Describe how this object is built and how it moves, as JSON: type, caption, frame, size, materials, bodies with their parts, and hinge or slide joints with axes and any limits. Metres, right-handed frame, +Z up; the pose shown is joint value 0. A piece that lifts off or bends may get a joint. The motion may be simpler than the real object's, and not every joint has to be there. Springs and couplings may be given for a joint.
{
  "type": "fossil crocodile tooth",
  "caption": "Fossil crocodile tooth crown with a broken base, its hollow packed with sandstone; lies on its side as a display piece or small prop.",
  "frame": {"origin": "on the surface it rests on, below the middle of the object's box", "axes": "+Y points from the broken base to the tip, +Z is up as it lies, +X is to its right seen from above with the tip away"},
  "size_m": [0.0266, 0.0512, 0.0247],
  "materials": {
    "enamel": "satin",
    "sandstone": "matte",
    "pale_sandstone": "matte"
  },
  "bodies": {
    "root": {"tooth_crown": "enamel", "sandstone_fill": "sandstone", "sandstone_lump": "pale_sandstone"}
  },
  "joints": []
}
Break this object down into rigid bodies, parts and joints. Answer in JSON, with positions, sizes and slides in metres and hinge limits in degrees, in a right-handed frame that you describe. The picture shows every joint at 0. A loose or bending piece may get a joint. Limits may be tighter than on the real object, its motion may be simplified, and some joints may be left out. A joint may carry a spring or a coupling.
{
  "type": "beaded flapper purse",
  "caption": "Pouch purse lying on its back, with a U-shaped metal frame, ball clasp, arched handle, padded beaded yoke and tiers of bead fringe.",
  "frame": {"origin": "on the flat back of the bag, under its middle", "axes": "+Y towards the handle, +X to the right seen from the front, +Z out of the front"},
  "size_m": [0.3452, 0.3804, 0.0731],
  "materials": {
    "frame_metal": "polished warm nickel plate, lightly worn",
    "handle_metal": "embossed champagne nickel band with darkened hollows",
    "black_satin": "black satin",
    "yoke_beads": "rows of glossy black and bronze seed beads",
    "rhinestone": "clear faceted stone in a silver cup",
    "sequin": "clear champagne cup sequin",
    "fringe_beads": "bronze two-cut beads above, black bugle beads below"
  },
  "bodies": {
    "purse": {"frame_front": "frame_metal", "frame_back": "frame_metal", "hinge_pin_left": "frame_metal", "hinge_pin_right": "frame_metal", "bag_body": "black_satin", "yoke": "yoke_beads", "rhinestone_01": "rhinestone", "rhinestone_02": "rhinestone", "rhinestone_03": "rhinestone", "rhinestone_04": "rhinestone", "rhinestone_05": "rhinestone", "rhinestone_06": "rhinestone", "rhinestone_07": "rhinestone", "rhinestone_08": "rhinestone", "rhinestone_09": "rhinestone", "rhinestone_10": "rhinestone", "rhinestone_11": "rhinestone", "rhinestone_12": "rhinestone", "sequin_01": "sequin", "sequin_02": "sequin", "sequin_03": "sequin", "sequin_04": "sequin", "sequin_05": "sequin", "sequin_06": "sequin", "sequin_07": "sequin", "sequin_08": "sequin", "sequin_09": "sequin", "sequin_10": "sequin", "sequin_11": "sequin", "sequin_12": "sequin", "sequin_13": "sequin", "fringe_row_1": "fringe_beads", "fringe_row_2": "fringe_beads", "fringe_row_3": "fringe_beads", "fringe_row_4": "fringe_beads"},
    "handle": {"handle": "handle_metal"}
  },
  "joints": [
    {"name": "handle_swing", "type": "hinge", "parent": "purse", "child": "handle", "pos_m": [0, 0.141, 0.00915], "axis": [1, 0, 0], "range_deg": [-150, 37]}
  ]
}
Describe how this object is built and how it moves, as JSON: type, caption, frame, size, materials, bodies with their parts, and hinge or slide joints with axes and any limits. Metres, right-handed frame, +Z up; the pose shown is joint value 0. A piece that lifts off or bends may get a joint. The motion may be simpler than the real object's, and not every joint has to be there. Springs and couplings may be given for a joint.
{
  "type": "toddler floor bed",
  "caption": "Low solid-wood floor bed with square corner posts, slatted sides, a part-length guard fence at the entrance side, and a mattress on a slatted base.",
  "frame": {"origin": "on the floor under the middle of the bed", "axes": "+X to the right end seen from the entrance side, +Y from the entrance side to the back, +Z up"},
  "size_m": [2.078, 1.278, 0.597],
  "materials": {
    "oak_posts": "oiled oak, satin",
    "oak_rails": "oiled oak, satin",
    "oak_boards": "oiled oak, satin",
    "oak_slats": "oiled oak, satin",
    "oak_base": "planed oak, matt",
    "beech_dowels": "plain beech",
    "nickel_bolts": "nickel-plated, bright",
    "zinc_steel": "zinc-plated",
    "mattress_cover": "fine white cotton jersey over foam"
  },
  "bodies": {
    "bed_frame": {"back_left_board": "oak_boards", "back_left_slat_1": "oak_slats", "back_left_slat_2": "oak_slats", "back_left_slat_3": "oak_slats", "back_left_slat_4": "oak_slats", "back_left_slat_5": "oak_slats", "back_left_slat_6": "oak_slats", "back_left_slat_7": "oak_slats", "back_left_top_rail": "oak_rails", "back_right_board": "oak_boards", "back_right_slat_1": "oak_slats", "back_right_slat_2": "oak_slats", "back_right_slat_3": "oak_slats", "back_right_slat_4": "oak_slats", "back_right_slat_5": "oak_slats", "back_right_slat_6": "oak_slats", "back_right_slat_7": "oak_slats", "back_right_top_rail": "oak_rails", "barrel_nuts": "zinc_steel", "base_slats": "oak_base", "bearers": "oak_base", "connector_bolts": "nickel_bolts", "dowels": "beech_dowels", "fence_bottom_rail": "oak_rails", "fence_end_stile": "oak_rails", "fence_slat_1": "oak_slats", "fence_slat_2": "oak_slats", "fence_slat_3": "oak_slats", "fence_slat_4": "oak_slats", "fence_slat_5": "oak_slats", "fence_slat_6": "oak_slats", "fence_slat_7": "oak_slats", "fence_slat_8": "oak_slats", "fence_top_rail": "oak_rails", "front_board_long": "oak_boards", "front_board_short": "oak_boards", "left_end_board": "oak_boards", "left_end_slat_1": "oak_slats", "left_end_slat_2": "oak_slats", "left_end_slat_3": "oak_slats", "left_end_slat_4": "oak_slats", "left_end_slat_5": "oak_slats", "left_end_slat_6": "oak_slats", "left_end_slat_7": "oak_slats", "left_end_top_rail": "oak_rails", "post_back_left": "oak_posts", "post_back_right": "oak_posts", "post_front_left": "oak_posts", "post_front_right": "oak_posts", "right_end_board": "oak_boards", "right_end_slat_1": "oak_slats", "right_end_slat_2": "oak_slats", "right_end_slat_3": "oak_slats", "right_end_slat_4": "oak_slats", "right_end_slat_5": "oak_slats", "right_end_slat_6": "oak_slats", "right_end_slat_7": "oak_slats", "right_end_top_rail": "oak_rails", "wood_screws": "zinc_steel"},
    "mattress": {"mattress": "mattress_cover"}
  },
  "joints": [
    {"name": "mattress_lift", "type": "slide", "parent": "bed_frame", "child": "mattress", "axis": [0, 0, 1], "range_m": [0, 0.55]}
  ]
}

○ ○ ○

Task objective.
Recopy all the lines exactly as they appear.

Exercise result.
Describe how this object is built and how it moves, as JSON: type, caption, frame, size, materials, bodies with their parts, and hinge or slide joints with axes and any limits. Metres, right-handed frame, +Z up; the pose shown is joint value 0. A piece that lifts off or bends may get a joint. The motion may be simpler than the real object's, and not every joint has to be there. Springs and couplings may be given for a joint.
{
  "type": "fossil crocodile tooth",
  "caption": "Fossil crocodile tooth crown with a broken base, its hollow packed with sandstone; lies on its side as a display piece or small prop.",
  "frame": {"origin": "on the surface it rests on, below the middle of the object's box", "axes": "+Y points from the broken base to the tip, +Z is up as it lies, +X is to its right seen from above with the tip away"},
  "size_m": [0.0266, 0.0512, 0.0247],
  "materials": {
    "enamel": "satin",
    "sandstone": "matte",
    "pale_sandstone": "matte"
  },
  "bodies": {
    "root": {"tooth_crown": "enamel", "sandstone_fill": "sandstone", "sandstone_lump": "pale_sandstone"}
  },
  "joints": []
}
Break this object down into rigid bodies, parts and joints. Answer in JSON, with positions, sizes and slides in metres and hinge limits in degrees, in a right-handed frame that you describe. The picture shows every joint at 0. A loose or bending piece may get a joint. Limits may be tighter than on the real object, its motion may be simplified, and some joints may be left out. A joint may carry a spring or a coupling.
{
  "type": "beaded flapper purse",
  "caption": "Pouch purse lying on its back, with a U-shaped metal frame, ball clasp, arched handle, padded beaded yoke and tiers of bead fringe.",
  "frame": {"origin": "on the flat back of the bag, under its middle", "axes": "+Y towards the handle, +X to the right seen from the front, +Z out of the front"},
  "size_m": [0.3452, 0.3804, 0.0731],
  "materials": {
    "frame_metal": "polished warm nickel plate, lightly worn",
    "handle_metal": "embossed champagne nickel band with darkened hollows",
    "black_satin": "black satin",
    "yoke_beads": "rows of glossy black and bronze seed beads",
    "rhinestone": "clear faceted stone in a silver cup",
    "sequin": "clear champagne cup sequin",
    "fringe_beads": "bronze two-cut beads above, black bugle beads below"
  },
  "bodies": {
    "purse": {"frame_front": "frame_metal", "frame_back": "frame_metal", "hinge_pin_left": "frame_metal", "hinge_pin_right": "frame_metal", "bag_body": "black_satin", "yoke": "yoke_beads", "rhinestone_01": "rhinestone", "rhinestone_02": "rhinestone", "rhinestone_03": "rhinestone", "rhinestone_04": "rhinestone", "rhinestone_05": "rhinestone", "rhinestone_06": "rhinestone", "rhinestone_07": "rhinestone", "rhinestone_08": "rhinestone", "rhinestone_09": "rhinestone", "rhinestone_10": "rhinestone", "rhinestone_11": "rhinestone", "rhinestone_12": "rhinestone", "sequin_01": "sequin", "sequin_02": "sequin", "sequin_03": "sequin", "sequin_04": "sequin", "sequin_05": "sequin", "sequin_06": "sequin", "sequin_07": "sequin", "sequin_08": "sequin", "sequin_09": "sequin", "sequin_10": "sequin", "sequin_11": "sequin", "sequin_12": "sequin", "sequin_13": "sequin", "fringe_row_1": "fringe_beads", "fringe_row_2": "fringe_beads", "fringe_row_3": "fringe_beads", "fringe_row_4": "fringe_beads"},
    "handle": {"handle": "handle_metal"}
  },
  "joints": [
    {"name": "handle_swing", "type": "hinge", "parent": "purse", "child": "handle", "pos_m": [0, 0.141, 0.00915], "axis": [1, 0, 0], "range_deg": [-150, 37]}
  ]
}
Describe how this object is built and how it moves, as JSON: type, caption, frame, size, materials, bodies with their parts, and hinge or slide joints with axes and any limits. Metres, right-handed frame, +Z up; the pose shown is joint value 0. A piece that lifts off or bends may get a joint. The motion may be simpler than the real object's, and not every joint has to be there. Springs and couplings may be given for a joint.
{
  "type": "toddler floor bed",
  "caption": "Low solid-wood floor bed with square corner posts, slatted sides, a part-length guard fence at the entrance side, and a mattress on a slatted base.",
  "frame": {"origin": "on the floor under the middle of the bed", "axes": "+X to the right end seen from the entrance side, +Y from the entrance side to the back, +Z up"},
  "size_m": [2.078, 1.278, 0.597],
  "materials": {
    "oak_posts": "oiled oak, satin",
    "oak_rails": "oiled oak, satin",
    "oak_boards": "oiled oak, satin",
    "oak_slats": "oiled oak, satin",
    "oak_base": "planed oak, matt",
    "beech_dowels": "plain beech",
    "nickel_bolts": "nickel-plated, bright",
    "zinc_steel": "zinc-plated",
    "mattress_cover": "fine white cotton jersey over foam"
  },
  "bodies": {
    "bed_frame": {"back_left_board": "oak_boards", "back_left_slat_1": "oak_slats", "back_left_slat_2": "oak_slats", "back_left_slat_3": "oak_slats", "back_left_slat_4": "oak_slats", "back_left_slat_5": "oak_slats", "back_left_slat_6": "oak_slats", "back_left_slat_7": "oak_slats", "back_left_top_rail": "oak_rails", "back_right_board": "oak_boards", "back_right_slat_1": "oak_slats", "back_right_slat_2": "oak_slats", "back_right_slat_3": "oak_slats", "back_right_slat_4": "oak_slats", "back_right_slat_5": "oak_slats", "back_right_slat_6": "oak_slats", "back_right_slat_7": "oak_slats", "back_right_top_rail": "oak_rails", "barrel_nuts": "zinc_steel", "base_slats": "oak_base", "bearers": "oak_base", "connector_bolts": "nickel_bolts", "dowels": "beech_dowels", "fence_bottom_rail": "oak_rails", "fence_end_stile": "oak_rails", "fence_slat_1": "oak_slats", "fence_slat_2": "oak_slats", "fence_slat_3": "oak_slats", "fence_slat_4": "oak_slats", "fence_slat_5": "oak_slats", "fence_slat_6": "oak_slats", "fence_slat_7": "oak_slats", "fence_slat_8": "oak_slats", "fence_top_rail": "oak_rails", "front_board_long": "oak_boards", "front_board_short": "oak_boards", "left_end_board": "oak_boards", "left_end_slat_1": "oak_slats", "left_end_slat_2": "oak_slats", "left_end_slat_3": "oak_slats", "left_end_slat_4": "oak_slats", "left_end_slat_5": "oak_slats", "left_end_slat_6": "oak_slats", "left_end_slat_7": "oak_slats", "left_end_top_rail": "oak_rails", "post_back_left": "oak_posts", "post_back_right": "oak_posts", "post_front_left": "oak_posts", "post_front_right": "oak_posts", "right_end_board": "oak_boards", "right_end_slat_1": "oak_slats", "right_end_slat_2": "oak_slats", "right_end_slat_3": "oak_slats", "right_end_slat_4": "oak_slats", "right_end_slat_5": "oak_slats", "right_end_slat_6": "oak_slats", "right_end_slat_7": "oak_slats", "right_end_top_rail": "oak_rails", "wood_screws": "zinc_steel"},
    "mattress": {"mattress": "mattress_cover"}
  },
  "joints": [
    {"name": "mattress_lift", "type": "slide", "parent": "bed_frame", "child": "mattress", "axis": [0, 0, 1], "range_m": [0, 0.55]}
  ]
}